L'orgue hypnotisant de Mamman Sani s'apprête à sortir des limbes du Niger. Plus de trente ans après la sortie de son unique album, en 1981, le musicien travaille au Ghana sur la sortie d'une oeuvre intégrale. Elle devrait compter des dizaines d'albums.

En 2013, le musicien et producteur américain Christopher Kirkley fouille dans les archives musicales du musée de Niamey (capitale du Niger) à la recherche de morceaux oubliés. "L'endroit débordait de CD, de cassettes et de bobines, tous poussiéreux. Je me préparais à une semaine de recherche pour échapper à l'insoutenable chaleur dehors, mais la cassette de Mamman a été la première que j'ai tirée des étagères", se souvient ce spécialiste des musiques sahéliennes auprès de l'AFP. "J'ai failli passer à autre chose mais la photo -en noir et blanc d'un jeune homme devant un orgue- m'a attiré."

"On aurait dit la bande-son d'un jeu vidéo de caravanes"

Le producteur découvre alors la musique "intrigante" d'un artiste devenu incontournable dans son pays. "Les compositions instrumentales étaient simples mais oniriques, répétitives, hypnotiques. C'était ésotérique et bizarre. Ca ne ressemblait à rien de ce que je connaissais. On aurait dit la bande-son d'un jeu vidéo de caravanes traversant un désert pixelisé."

Dans la foulée, Christopher Kirkley tente de lancer Mamman Sani en Europe. Entre 2013 et 2015, les deux hommes partent en tournée et trois vinyles sortent : "Mamman Sani et son orgue : la musique électronique du Niger", "Taarit" et "Mamman Sani Abdoulaye – Unreleased Tapes 1981-1984". Pour le producteur, "Mamman est l'un des premiers à avoir "hybridisé" la musique traditionnelle avec un synthé moderne" pour créer une musique "d'avant-garde, très personnelle, sans compromis."

Mamman Sani et l'orgue, un "coup de foudre" 

Avant de se mettre à l'orgue, Mamman Sani était "l'homme à l'harmonica". Né à Accra (capitale du Ghana) en 1952, d'un père nigérien et d'une mère ghanéenne, il arrive au Niger à la fin des années 50. A partir de 1968, il se met à la musique : "Un maçon me prêtait son harmonica pour les week-ends. Je jouais le samedi soir les tubes français de l'époque : "J'entends siffler le train"; Johnny Halliday, Sylvie Vartan…" Le musicien autodidacte se fait ensuite les doigts sur une guitare, dont une partie des six cordes sont des câbles de frein. Bercé par la musique noire américaine (Otis Redding, James Brown, Percy Sledge…), Mamman Sadi compose ses premières chansons. Le soir, il se produit régulièrement en public.

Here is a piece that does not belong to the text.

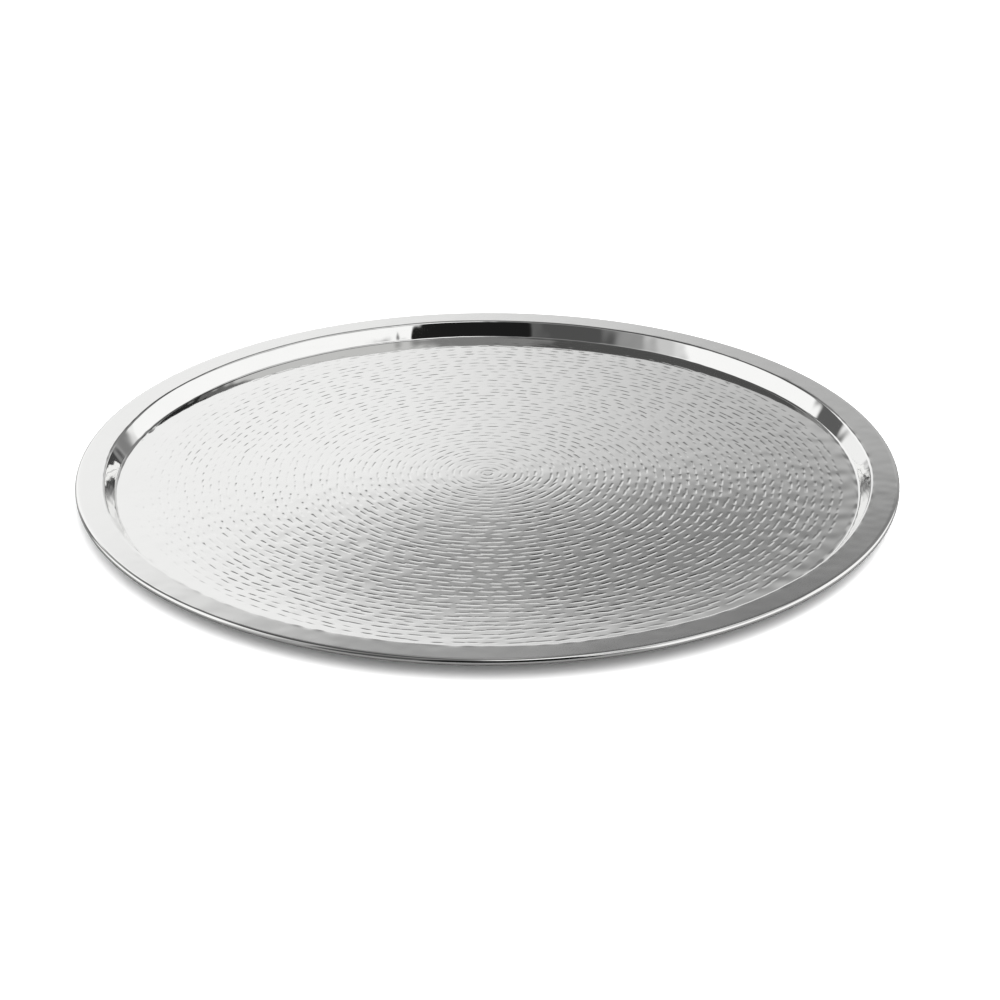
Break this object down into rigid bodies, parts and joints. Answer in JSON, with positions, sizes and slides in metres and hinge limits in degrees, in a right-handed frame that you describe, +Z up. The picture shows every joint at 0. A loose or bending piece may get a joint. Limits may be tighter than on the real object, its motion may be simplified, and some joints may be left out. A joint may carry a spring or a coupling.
{
  "type": "round hammered salver",
  "caption": "Flat round metal serving tray: hammered well, short sloping wall, narrow plain rim and a wired rolled edge.",
  "frame": {"origin": "centre of the flat underside, on the surface that the salver rests on", "axes": "+Z up through the middle of the well, which is the axis of symmetry; X and Y are any two diameters"},
  "size_m": [0.4499, 0.45, 0.0102],
  "materials": {
    "silver_plate": "polished",
    "edge_wire": "satin"
  },
  "bodies": {
    "root": {"tray_body": "silver_plate", "rim_wire": "edge_wire"}
  },
  "joints": []
}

Ce n'est qu'en 1970 qu'il découvre l'orgue grâce à un musicien burundais de passage. C'est le "coup de foudre" immédiat, se souvient le musicien. Pour pouvoir s'en acheter un, il brade sa moto en avril 1979 après être tombé sur une annonce : "Vends orgue électronique à deux claviers Orla Compagnon Duo. 250.000 F CFA (400 euros)."

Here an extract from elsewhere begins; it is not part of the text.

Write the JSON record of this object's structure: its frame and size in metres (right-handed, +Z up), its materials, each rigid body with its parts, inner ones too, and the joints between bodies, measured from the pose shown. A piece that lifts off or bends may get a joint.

Trente ans plus tard, malgré son succès et une reconnaissance nationale, Mamman Sani a toujours du mal à joindre les deux bouts. Celui qui n'a jamais vécu de son art, "à l'exception de quelques cachets souvent minables" confie-t-il, a été obligé de vendre un de ses deux orgues cette année. Il s'est retrouvé plusieurs semaines sans instrument.